2020 Treaty Negotiation Update

Judge rules to extend decree, denies expanding tribal fishing zones

As many of you may know, much of the Michigan waters of the northern Great Lakes are subject to a fishing right that is shared by five Michigan Indian Tribes. That right comes from an 1836 treaty. The rules governing that right to fish are defined by a Court Order that was negotiated in the late 1990s between the Five Tribes, the State of Michigan and the Federal government. The Coalition to Protect Michigan Resources also participated in those negotiations.

The Court Order, also called a Consent Decree, is based on the concept that the fishery is a shared resource. It sets forth the rules and limitations on fishing in the northern Great Lakes by the Five Tribes and State licensed commercial and sport fishers. It has a 20-year term and will expire in early August 2020, a mere 8 months from now.

Since the Consent Decree will expire next August, the Five Tribes, the State, and the Federal government have begun negotiations to try to reach a new agreement on how fishing in the northern Great Lakes will be managed. The Coalition is also a participant in these negotiations. These negotiations will directly impact anyone who fishes, or even uses, the Great Lakes. If a new Consent Decree is reached, it will also directly affect your fishing and it will likely affect everyone who uses the Great Lakes for recreation.

To bring you up to speed on the issues we are facing, set forth below are Frequently Asked Questions and Answers about these issues:

Q. Whose rights are affected by the current Court Order and the negotiations?

A. In reality, everyone in the State who uses the Great Lakes is affected one way or another by the Court’s Order and the negotiations. The Court’s Order directly affects where Tribal fishing operations may fish, where sportfishing is available, how the resource is shared, who may fish and when, what kinds of fish may be caught, what kind of fishing gear may be used by the Tribes, and how many fish may be caught by tribal fishers and sport fishers. The agreement that the parties are trying to negotiate will affect these same issues.

Q. When does the current agreement expire?

A. The current agreement expires on August 8, 2020.

Q. What happens if no new agreement is reached by that date?

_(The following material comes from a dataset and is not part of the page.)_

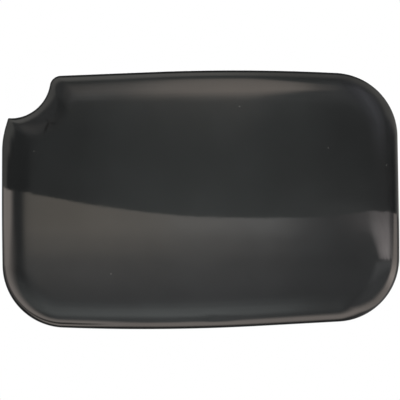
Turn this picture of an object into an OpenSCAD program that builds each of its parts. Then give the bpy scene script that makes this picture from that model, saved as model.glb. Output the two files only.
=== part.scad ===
// Car fuel flap: two hemmed steel sheets on a pressed arm that turns about an upright pin.
// X runs along the flap, Y points into the car and Z points up, in millimetres.
// The origin is the middle of the two bolt holes, on the back face of the hinge bracket.

/* [Flap] */

// length of the flap
flap_w = 190; // [184:1:200]
// height of the flap
flap_h = 123.7; // [120:0.1:130]
// thickness of both sheets
sheet_t = 0.8; // [0.7:0.1:1]
// radius of the crown seen from above
crown_plan_r = 1600; // [1200:50:4000]
// radius of the crown seen from the side
crown_side_r = 900; // [800:50:3000]
// width of the rolled border
roll_w = 16; // [14:0.5:18]
// depth of the roll at the outline
roll_d = 4.6; // [4:0.1:4.8]
// width of the hem
hem_w = 10.5; // [9:0.5:11]

/* [Outline] */

// radius of the top right corner
top_right_r = 30.8; // [24:0.1:32]
// radius of the lower right corner
low_right_r = 30.3; // [24:0.1:32]
// radius of the lower left corner
low_left_r = 30.1; // [24:0.1:32]
// radius of the soft bend in the left edge
left_bend_r = 43; // [30:1:44]
// width of the finger notch
notch_w = 23.9; // [22:0.1:26]
// height of the finger notch
notch_h = 22.8; // [21:0.1:25]
// radius inside the notch
notch_r = 18.7; // [16:0.1:18.7]
// radius where the notch meets the top edge
notch_top_r = 5.5; // [4:0.1:6]

/* [Inner panel] */

// depth of the pan's back face behind the middle of the outer face
pan_y = 9.5; // [9:0.1:10.5]
// height of the two beads
bead_h = 2; // [1.5:0.1:2.5]
// length of the two beads
bead_len = 84; // [70:1:90]
// diameter of the drain holes
drain_d = 7; // [5:0.5:9]

/* [Hinge] */

// distance from the flap's right edge to the pin
pin_inset = 24; // [23:0.5:26]
// depth of the pin behind the middle of the outer face
pin_y = 20; // [20:0.1:21]
// diameter of the pin
pin_d = 5; // [4.5:0.1:5.5]
// radial clearance of the bushes on the pin
run_gap = 0.03; // [0.02:0.01:0.08]
// thickness of the arm
arm_t = 2; // [1.8:0.1:2.2]
// distance over the arm's two ears
arm_over = 36; // [34:0.5:37]
// thickness of the bracket
bracket_t = 2.5; // [2:0.1:2.6]

/* [Mounting] */

// distance between the two bolt holes
bolt_pitch = 42; // [40:1:46]
// diameter of the bolt holes
bolt_d = 6.6; // [6.4:0.1:7]

/* [Hidden] */

$fn = 64;
half_w = flap_w / 2;
half_h = flap_h / 2;
pin_x = half_w - pin_inset;
arm_face = pan_y - pin_y;
arm_back = arm_face + arm_t;
// the bracket's base, counted from the pin
base_front = 12;
base_back = base_front + bracket_t;
bolt_x = -20;
row_x = pin_x + bolt_x;
row_y = pin_y + base_back;
cam_r = 6.5;
cam_round = 3;
touch = 0.05;
seat_gap = 0.02;
// the stack of ears along the pin
axial_gap = 0.1;
flange_t = 1;
arm_out = arm_over / 2;
arm_in = arm_out - arm_t;
ear_in = arm_out + flange_t + axial_gap;
ear_out = ear_in + bracket_t;
pin_r = pin_d / 2;
bush_in = pin_r + run_gap;
bush_r = bush_in + 1;
flange_r = 5.5;
barrel_out = 0.5;
head_r = 4.5;
head_t = 2;
groove_r = pin_r - 0.5;
clip_r = 5;
clip_t = 0.8;
clip_mouth = 3.4;
pin_tail = 1.6;
// the arm
arm_left = -61;
ear_left = -44;
ear_low = 3.5;
heel_right = 15;
heel_half = 10;
tongue_half = 13;
bend_in = 1.5;
rivet_r = 2.5;
rivet_head_r = 4.5;
rivet_head_t = 2.2;
rivet_tail_r = 4;
rivet_tail_t = 1.2;
rivet_x = [-52, -33];
rivet_z = 9;
// the bracket
stop_gap = 0.1;
stop_x = -arm_back - stop_gap;
wing_left = -34;
wing_right = -12.5;
wing_half = 30;
ear_r = 8;
// the spring
leaf_t = 1;
leaf_tail_half = 11;
leaf_half = arm_out + 0.5;
leaf_step = -11;
leaf_left = wing_left + 1;
leaf_knee = wing_left + 10;
leaf_crest = -14;
leaf_tip = cam_r - 1.5;
leaf_lip = 3;
leaf_lip_rise = 1;
leaf_rivet_x = -28.5;
leaf_rivet_z = 6;
leaf_rivet_r = 1.5;
leaf_head_r = 3;
leaf_head_t = 1.2;
// the inner panel
bead_x = 4;
bead_z = 31;
bead_r = 5;
bumper_x = -60;
bumper_z = 17;
bumper_r = 7;
bumper_t = 6;
stem_r = 3;
lip_r = 4.2;
lip_t = 1.5;
pad_r = 6;
pad_z = 20;
pad_x = [-38, -4, 30];
drain_reach = 52;
drain_x = [bead_x - drain_reach, bead_x + drain_reach];
drain_z = 33;
panel_edge = 2.4;
step_start = 13;
step_w = 8;
step_lean = 0.3;
drill = 4;
// the hem
fold_r = 2 * sheet_t;
fold_d = roll_d + fold_r;
hem_rise = 1.1;
hem_mid = 5;
hem_mid_rise = 0.7;
hem_gap = 0.1;
flange_d = fold_d - hem_rise - sheet_t - hem_gap;
flange_mid_d = fold_d - hem_mid_rise - sheet_t - hem_gap;
flange_edge_d = flange_mid_d + 0.45;
centre_reach = 84;
// start of the roll and its control points between the two ends
roll_start = roll_w - 2;
roll_in = 2.2;
roll_low = 3.1;
// places and bows of the outline's long edges
tip_in = 3.1;
tip_r = 0.8;
top_x = 18.7;
top_bow = 975;
right_z = -17;
right_bow = 1150;
low_x = -19;
low_bow = 1030;
left_z = -7.6;
left_bow = 1800;
left_bend_drop = 9.8;
behind_notch_r = 22;
behind_notch_end_r = 14;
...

A. There has been an agreement in place since 1985 so no one has had to face that possibility for 35 years. During that time, a lot has changed in the Great Lakes, however. Prior to 1985, there was a lot of uncertainty over who was fishing where, who was regulating the fishers, how many fish were being caught and where, and there was a lot of conflict between those who fished the northern Great Lakes. If no new agreement is reached, much of that uncertainty is likely to return unless the parties can come up with a short-term solution while they continue to negotiate or unless the Court intervenes.

Q. Are negotiations underway? How are they going?

A. Yes. Negotiations are underway. The parties, including the Coalition, started meeting in late September, much to the frustration of the Coalition. We thought that negotiations should have begun at least a year before that. The issues we face are complex and there are seven separate governments involved, which also makes negotiations complex. Negotiations that led to the agreement reached in 2000 took years. To date, the parties have met for six days since mid-September. Negotiation sessions are set for every month between now and August 2020. In addition, there are “working group” meetings on specific issues. Those meetings have also been occurring since September.

As for how they are going, the going has been slow. There are several fundamental issues that have not yet even been discussed.

Q. What are the issues the parties face?

A. Unfortunately, we can’t talk about the specific issues being discussed at the negotiating table. All of the parties have signed a Confidentiality Agreement that prevents us from disclosing what is said during the negotiations. In order to participate, we had to sign the Agreement. That said, a look at the current Consent Decree that was signed in 2000 can show you the issues that we dealt with then. The issues addressed include:

  1.  How the available fish are shared by tribal and State licensed sport fishers. Based on a shared resource principal, as was requested by the Tribes based on their interpretation of the Treaty language, the agreement results in a roughly 50-50 split of the fishery. It provides more of the available stocks to tribal fishers in specific areas of the lakes while effectively reserving stocks in other parts of the Great Lakes for sportfishing.
  2. It reserves to each Tribe a specific part of the Great Lakes for their tribal fishers. It defines certain areas of the lakes that are off-limits to fishing at various times, such as in refuges set aside for rehabilitation of fish stocks, around stream or harbor mouths, or during spawning times.
  3.  The current agreement addresses whitefish, lake trout, walleye and salmon stocks. It sets forth a structure to assess the health of those stocks and to determine how many fish of a particular species are available to be caught. It creates a mechanism for State, Federal and Tribal biologists to work together to evaluate aspects of the fishery and make recommendations.
  4. It includes a law enforcement and a dispute resolution process. It also creates an “Executive Council” to promote communication and to address issues that may arise between the parties.

The current agreement is 57 pages long with dozens of additional pages devoted to amendments, maps and other appendices.